Tallahassee -- to prevent from becoming too familiar, they call each other by their hometowns -- realizes that the zombie apocalypse means production of his beloved Twinkies has forever ceased.


Somewhere exists, he knows, a box of Twinkies.


“Not just any box of Twinkies, the last box of Twinkies that anyone will enjoy in the whole universe. Believe it or not, Twinkies have an expiration date. Some day very soon, life’s little Twinkie gauge is gonna go . . . empty.”


So, being a careful sort, I had to buy a 10-pack.


Like I said, I haven’t eaten a Twinkie since the late 1970s, but something about them has always beckoned. It’s just so iconic.


It’s the subject of a book I have to get around to reading. It’s Steve Ettlinger’s “Twinkie, Deconstructed: My Journey to Discover how the Ingredients Found in Processed Foods are Grown, Mined (Yes, Mined) and Manipulated into What America Eats.”


Ettlinger explores how things like Polysorbate 60, Sodium Caseinate and beef fat become part of a simple snack cake.


The concept is pure genius.


I showed Val the box of Twinkies like it was a new puppy.


“Look at this!” I said. “I’ll bet I haven’t had a Twinkie since 1979!”


“That’s probably about when those Twinkies were made,” she observed.


Deciding to savor the anticipation, I put the box aside until the kids were in bed.


Coincidentally, Val had taped a movie made at roughly the same time she suspects the Twinkies were. It was “Broadcast News” from 1976.


What a great, prophetic movie.


It’s funny, because I grew up in the ‘70s and remember it being a time of innocent joy.

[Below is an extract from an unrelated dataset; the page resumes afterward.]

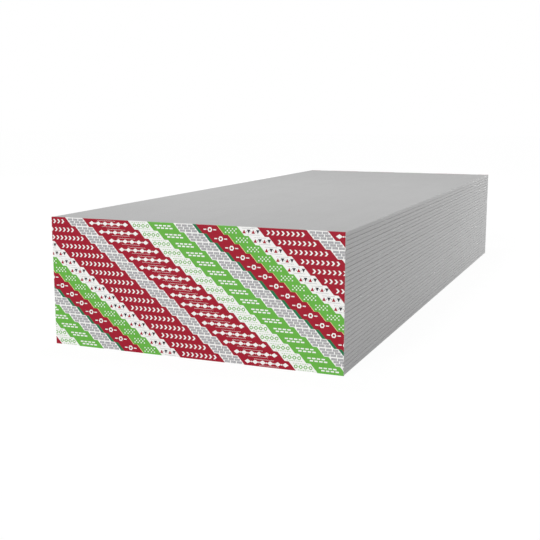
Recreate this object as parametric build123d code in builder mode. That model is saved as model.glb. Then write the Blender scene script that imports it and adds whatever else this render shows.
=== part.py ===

There was The Partridge Family, Speed Racer, The Steel Curtain and the dawning awareness that life was getting more interesting as one-by-one the girls began filling out their sweaters.


“Broadcast News” reminded me of all the unholy tumult that was off the radar for a boy who’d yet to grasp the importance of the daily news.


There was Patty Hearst, the Munich Olympics, Pol Pot, Watergate, the Nixon pardon and the chaotic conclusion of the Vietnam War.


It wasn’t nearly as idyllic as I remember. Sure, parts of it were decent, but overall it hurt a lot of people and left a bad aftertaste.


You know what?


So did the Twinkie.


6 comments:

Alana Elderkin said...

At this point, bankruptcy is only an obstacle in the company’s climb back to relevance. Twinkie is actually one of most-loved American snack cakes before the company went bankrupt. After filing Chapter 11 bankruptcy, I think Hostess wants to avoid liquidation because they want to attract investors to keep the business going.

Alana Elderkin said...
This comment has been removed by a blog administrator.
Chris Rodell said...

Right on, Alana. Long live the Twinkie!

Louisa Matsuura said...

Well, it’s a smart move that they filed for Chapter 11 bankruptcy instead of liquidating. This way, they will still have an option to restructure and continue business operations. The whole process may be quite expensive, risky, time-consuming and complex, but it is the best way for the business to survive. And I think Twinkie deserves that second chance.

Cade Culpepper said...

It was a very smart move. They are actually on a very challenging (in a good way) situation right now. It's for them to be able to have a better marketing concept and a better mixture of the ingredients. If they'll be able to respond the right way, everything should be fine.

Cade Culpepper

Chris Rodell said...

Hallelujah! Thanks for the good insights, Cade. Happy New Year!